SHORT TASK =
The material below holds a span beginning at the line with "extrude(amount=side * (WHEEL_OUTER - WHEEL_INNER +" and ending at the line with "LOOP_Y = 0.2527". Quote that span exactly, both ends included, and only that span.

DATA PROVIDED =
+-------+

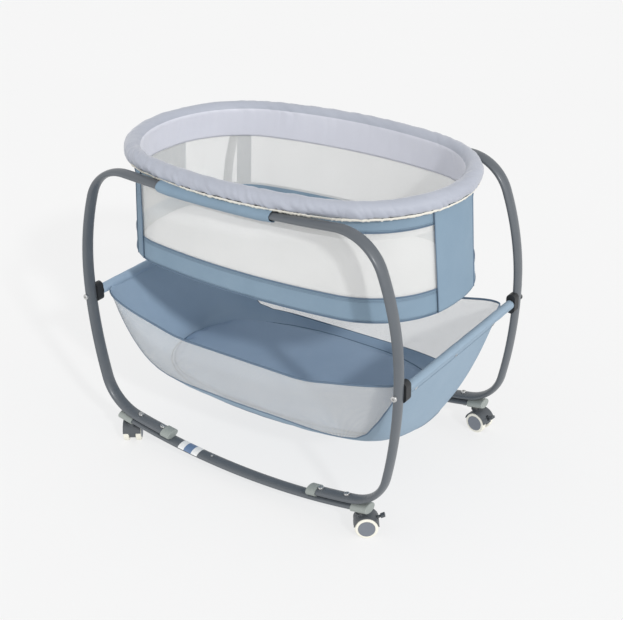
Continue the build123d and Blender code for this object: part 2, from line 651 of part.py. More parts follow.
for name, base in CASTER_BASES.items():
    centre = base.from_local_coords((TRAIL, 0, WHEEL_R))
    axle = Plane(origin=centre, x_dir=base.x_dir, z_dir=-base.y_dir)
    tilt = radians(LEVER_TILT)
    lever_plane = Plane(
        origin=axle.from_local_coords((*PIVOT, 0)),
        x_dir=axle.x_dir * cos(tilt) + axle.y_dir * sin(tilt),
        z_dir=axle.z_dir,
    )

    with BuildPart() as hood:
        with BuildSketch(axle):
            Circle(FENDER_R[1])
            with Locations((0, HOOD_CUTS[0] - CUT_BOX[1] / 2)):
                Rectangle(*CUT_BOX, mode=Mode.SUBTRACT)
        extrude(amount=WEB_HALF, both=True)
        with BuildSketch(axle):
            Circle(WHEEL_R - 5)
            with Locations((0, HOOD_CUTS[1] - CUT_BOX[1] / 2)):
                Rectangle(*CUT_BOX, mode=Mode.SUBTRACT)
        extrude(amount=WEB_HALF, both=True)
        with BuildSketch(axle):
            Circle(FENDER_R[1])
            Circle(FENDER_R[0], mode=Mode.SUBTRACT)
            with Locations((0, HOOD_CUTS[2] - CUT_BOX[1] / 2)):
                Rectangle(*CUT_BOX, mode=Mode.SUBTRACT)
        extrude(amount=WHEEL_OUTER, both=True)
        with BuildSketch(base.offset(WHEEL_R + 2)):
            Circle(WEB_HALF - 0.2)
        extrude(amount=BOSS_TOP_Z - WHEEL_R - 2)
        with BuildSketch(base.offset(BOSS_TOP_Z - BOSS_FLANGE[1])):
            Circle(BOSS_FLANGE[0])
        extrude(amount=BOSS_FLANGE[1])
        with BuildSketch(axle):
            Circle(AXLE_R + RUNNING)
            with Locations(PIVOT):
                Circle(LEVER_PIN_HOLE_R)
        extrude(amount=WEB_HALF + 1, both=True, mode=Mode.SUBTRACT)
        with BuildSketch(base.offset(STEM_Z[0] - 0.5)):
            Circle(STEM_R + RUNNING)
        extrude(amount=20, mode=Mode.SUBTRACT)
        with BuildSketch(lever_plane):
            Circle(LEVER_HUB_HOLE_R)
            with BuildLine():
                sweep_down = radians(LEVER_TRAVEL + 8)
                sweep_up = radians(10)
                far_low = (SLOT_LENGTH * cos(sweep_down), -3 - SLOT_LENGTH * sin(sweep_down))
                far_high = (SLOT_LENGTH * cos(sweep_up), 3 + SLOT_LENGTH * sin(sweep_up))
                Polyline((-1, -3), far_low, far_high, (-1, 3), close=True)
            make_face()
        extrude(amount=SLOT_HALF, both=True, mode=Mode.SUBTRACT)
    keep(hood, f"caster_{name}_hood")

    with BuildPart() as lever:
        for radius, half in ((LEVER_HUB_R, SLOT_HALF - 0.3), (LEVER_PIN_R, WEB_HALF - 0.6)):
            with BuildSketch(lever_plane):
                Circle(radius)
            extrude(amount=half, both=True)
        with BuildSketch(lever_plane):
            with Locations((LEVER_REACH - KNOB[0] / 2, 0)):
                Rectangle(KNOB[0], KNOB[1])
        extrude(amount=KNOB[2], both=True)
        fillet(lever.edges().filter_by(GeomType.LINE), 1.2)
        with BuildSketch(lever_plane):
            with Locations((LEVER_REACH / 2 - 3, 0)):
                Rectangle(LEVER_REACH - 6, LEVER_ARM[0])
        extrude(amount=LEVER_ARM[1], both=True)
    keep(lever, f"caster_{name}_brake_lever")

    with BuildPart() as tyres:
        for side in (-1, 1):
            with BuildSketch(axle.offset(side * WHEEL_INNER)):
                Circle(WHEEL_R)
                Circle(HUB_R, mode=Mode.SUBTRACT)
            extrude(amount=side * (WHEEL_OUTER - WHEEL_INNER))
        rings = tyres.edges().filter_by(GeomType.CIRCLE)
        fillet(rings.filter_by(lambda edge: abs(edge.radius - WHEEL_R) < 0.01), 3.0)
    keep(tyres, f"caster_{name}_tyres")

    with BuildPart() as hubs:
        for side in (-1, 1):
            with BuildSketch(axle.offset(side * (WHEEL_INNER + 0.3))):
                Circle(HUB_R - 0.05)
            extrude(amount=side * (WHEEL_OUTER - WHEEL_INNER + 0.4))
            with BuildSketch(axle):
                Circle(AXLE_R)
            extrude(amount=side * AXLE_HALF, mode=Mode.SUBTRACT)
    keep(hubs, f"caster_{name}_hubs")

    with BuildPart() as axle_pin:
        with BuildSketch(axle):
            Circle(AXLE_R)
        extrude(amount=AXLE_HALF, both=True)
    keep(axle_pin, f"caster_{name}_axle")
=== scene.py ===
"""Looks of the rocking baby crib: fabrics, finishes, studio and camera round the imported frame."""

from math import cos, pi, radians, sin

import bpy
import numpy as np
from mathutils import Matrix, Vector, noise


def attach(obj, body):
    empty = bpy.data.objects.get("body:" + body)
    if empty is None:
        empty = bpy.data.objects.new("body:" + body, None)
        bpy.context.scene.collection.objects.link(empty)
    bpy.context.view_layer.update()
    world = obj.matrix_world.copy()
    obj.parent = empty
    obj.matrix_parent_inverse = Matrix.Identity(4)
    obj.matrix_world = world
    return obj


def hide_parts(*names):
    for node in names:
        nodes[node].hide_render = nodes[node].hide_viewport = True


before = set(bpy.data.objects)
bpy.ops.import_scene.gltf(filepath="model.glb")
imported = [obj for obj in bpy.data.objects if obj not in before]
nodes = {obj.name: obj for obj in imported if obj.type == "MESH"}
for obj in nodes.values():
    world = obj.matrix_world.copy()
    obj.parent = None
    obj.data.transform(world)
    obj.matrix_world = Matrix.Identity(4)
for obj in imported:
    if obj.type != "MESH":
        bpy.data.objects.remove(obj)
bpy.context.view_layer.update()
scene = bpy.context.scene

# ---------------------------------------------------------------- sizes, in metres
RIM = (0.396, 0.251, 0.225, 14.0)      # half length, half width, corner radius, lean in degrees
RIM_Z, COVER_R = 0.7107, 0.0193
SKIRT_LOW = (0.390, 0.2292, 0.196, 11.0)
SKIRT_LOW_Z = 0.646
TUB_TOP_Z, TUB_TOP = 0.6905, (0.392, 0.2335, 0.200, 11.0)
TUB_LOW_Z, TUB_LOW = 0.469, (0.404, 0.2265, 0.188, 8.0)
BAND_TOP_Z, BAND_LOW_Z = 0.662, 0.522
END_HALF = 0.075
STRIP_X, STRIP_HALF = 0.300, 0.016     # the narrow upright strips beside the left end
BAR_X, BAR_Z = 0.4142, 0.3686
LOOP_Y = 0.2527


# ---------------------------------------------------------------- shapes
def oval(a, b, corner, lean, counts):
    """Points and outward directions round eight tangent arcs, from the front side's left end.

    counts holds the points on each side, corner and end arc.
    """
    lean = radians(lean)
    s, c = sin(lean), cos(lean)
    p, q = a - corner * (c - s), b - corner * (c - s)
    spread = s * s - (1 - c) ** 2
    side, end = (p * s - q * (1 - c)) / spread, (q * s - p * (1 - c)) / spread
    arcs = ((side, 2 * lean, counts[0]), (corner, pi / 2 - 2 * lean, counts[1]))
    arcs += ((end, 2 * lean, counts[2]), (corner, pi / 2 - 2 * lean, counts[1]))
    x, y, heading, points, outward = -side * s, -b + side * (1 - c), -lean, [], []
    for radius, turn, count in arcs * 2:
        cx, cy = x - radius * sin(heading), y + radius * cos(heading)
        for k in range(count):
            h = heading + turn * k / count
            points.append((cx + radius * sin(h), cy - radius * cos(h)))
            outward.append((sin(h), -cos(h)))
        heading += turn
        x, y = cx + radius * sin(heading), cy - radius * cos(heading)
    return np.array(points), np.array(outward)


def lift(flat, z):
    """Adds heights to points in the plane."""
    return np.column_stack((flat, np.broadcast_to(z, len(flat))))


def rough(points, size, seed, stretch=(1.0, 1.0, 1.0)):
    """Smooth noise between -1 and 1 at each point, with features about that size."""
    scaled = np.asarray(points).reshape(-1, 3) / size * np.array(stretch) + seed * 17.3
    return np.array([noise.noise(Vector(p)) for p in scaled])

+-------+

SOLUTION =
            extrude(amount=side * (WHEEL_OUTER - WHEEL_INNER + 0.4))
            with BuildSketch(axle):
                Circle(AXLE_R)
            extrude(amount=side * AXLE_HALF, mode=Mode.SUBTRACT)
    keep(hubs, f"caster_{name}_hubs")

    with BuildPart() as axle_pin:
        with BuildSketch(axle):
            Circle(AXLE_R)
        extrude(amount=AXLE_HALF, both=True)
    keep(axle_pin, f"caster_{name}_axle")
=== scene.py ===
"""Looks of the rocking baby crib: fabrics, finishes, studio and camera round the imported frame."""

from math import cos, pi, radians, sin

import bpy
import numpy as np
from mathutils import Matrix, Vector, noise


def attach(obj, body):
    empty = bpy.data.objects.get("body:" + body)
    if empty is None:
        empty = bpy.data.objects.new("body:" + body, None)
        bpy.context.scene.collection.objects.link(empty)
    bpy.context.view_layer.update()
    world = obj.matrix_world.copy()
    obj.parent = empty
    obj.matrix_parent_inverse = Matrix.Identity(4)
    obj.matrix_world = world
    return obj


def hide_parts(*names):
    for node in names:
        nodes[node].hide_render = nodes[node].hide_viewport = True


before = set(bpy.data.objects)
bpy.ops.import_scene.gltf(filepath="model.glb")
imported = [obj for obj in bpy.data.objects if obj not in before]
nodes = {obj.name: obj for obj in imported if obj.type == "MESH"}
for obj in nodes.values():
    world = obj.matrix_world.copy()
    obj.parent = None
    obj.data.transform(world)
    obj.matrix_world = Matrix.Identity(4)
for obj in imported:
    if obj.type != "MESH":
        bpy.data.objects.remove(obj)
bpy.context.view_layer.update()
scene = bpy.context.scene

# ---------------------------------------------------------------- sizes, in metres
RIM = (0.396, 0.251, 0.225, 14.0)      # half length, half width, corner radius, lean in degrees
RIM_Z, COVER_R = 0.7107, 0.0193
SKIRT_LOW = (0.390, 0.2292, 0.196, 11.0)
SKIRT_LOW_Z = 0.646
TUB_TOP_Z, TUB_TOP = 0.6905, (0.392, 0.2335, 0.200, 11.0)
TUB_LOW_Z, TUB_LOW = 0.469, (0.404, 0.2265, 0.188, 8.0)
BAND_TOP_Z, BAND_LOW_Z = 0.662, 0.522
END_HALF = 0.075
STRIP_X, STRIP_HALF = 0.300, 0.016     # the narrow upright strips beside the left end
BAR_X, BAR_Z = 0.4142, 0.3686
LOOP_Y = 0.2527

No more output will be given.